TOP TEN TITLES FOR TERI’S BOOK REJECTED BY RANDOM HOUSE

10. The Big Wavy Knife

9. Good Thing He Didn’t Use eBay

8. The Life and Times of George Lansing

7. The Plumbing Crisis behind the Door

6. “A Javanese mystic, a crazy Italian and an Irish girl walk into a secret, subterranean jazz bar….”

5. Waves of Nausea

4. The Keris of Monte Counto

3. Wet Dreams

2. Angry Nails: The Javanese Hatred of Wooden Doors

1. Bleach Blondes Have More Sax
            
Our title hunt hit a more critical point in December of ’08. We had to find something, and I was determined to like it. Eventually, we came up with a few contenders, including:

The Shadow of Castine
            Out of Time
            The Third Will
            Prodigy
            The Color of White
            The Far Side of the Storm

We weren’t able to agree on anything before the holiday, so brainstorming resumed after the New Year. I already had a strong idea for what I wanted my second book to be titled, so I considered a similar formula:

The ___  ___ of Maeve Leahy

Something about it stuck in my mouth, but I thought

The ___  ___  of Moira Leahy

sounded poetic. I ran The Long Shadow of Moira Leahy by my editor, Sarah Knight. She liked the idea behind it, but wasn’t sure “long shadow” was It. I agreed. About two hours later she emailed me:

Ooh, what about The Last Will of Moira Leahy?

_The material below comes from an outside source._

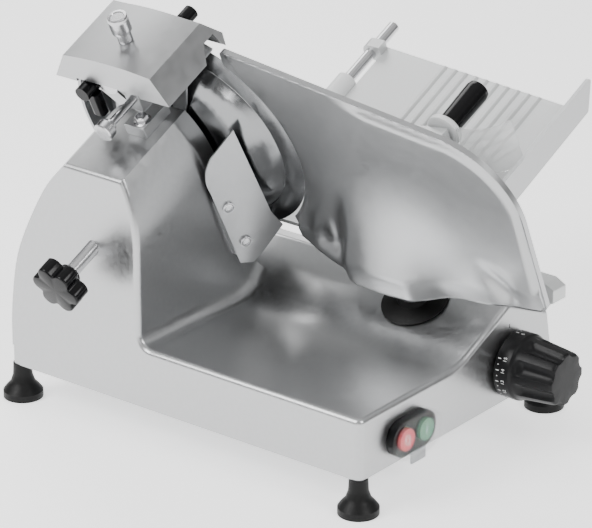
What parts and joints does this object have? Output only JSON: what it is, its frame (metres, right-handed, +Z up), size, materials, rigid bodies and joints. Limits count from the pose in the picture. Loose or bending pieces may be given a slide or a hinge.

I loved it. It was perfect on so many levels, for the same reasons Unbounded had been perfect to me. I loved that it established Moira as the book’s protagonist, and that it tied in with the novel’s structure, which is divided into sections: the first will, the second will, etc… That was January 5th, 2009.

On January 6th, which is also the holiday Epiphany, and a critical day in the book, Shaye Areheart chose The Last Will of Moira Leahyfrom a list of other titles as her favorite. And that was pretty much all she wrote.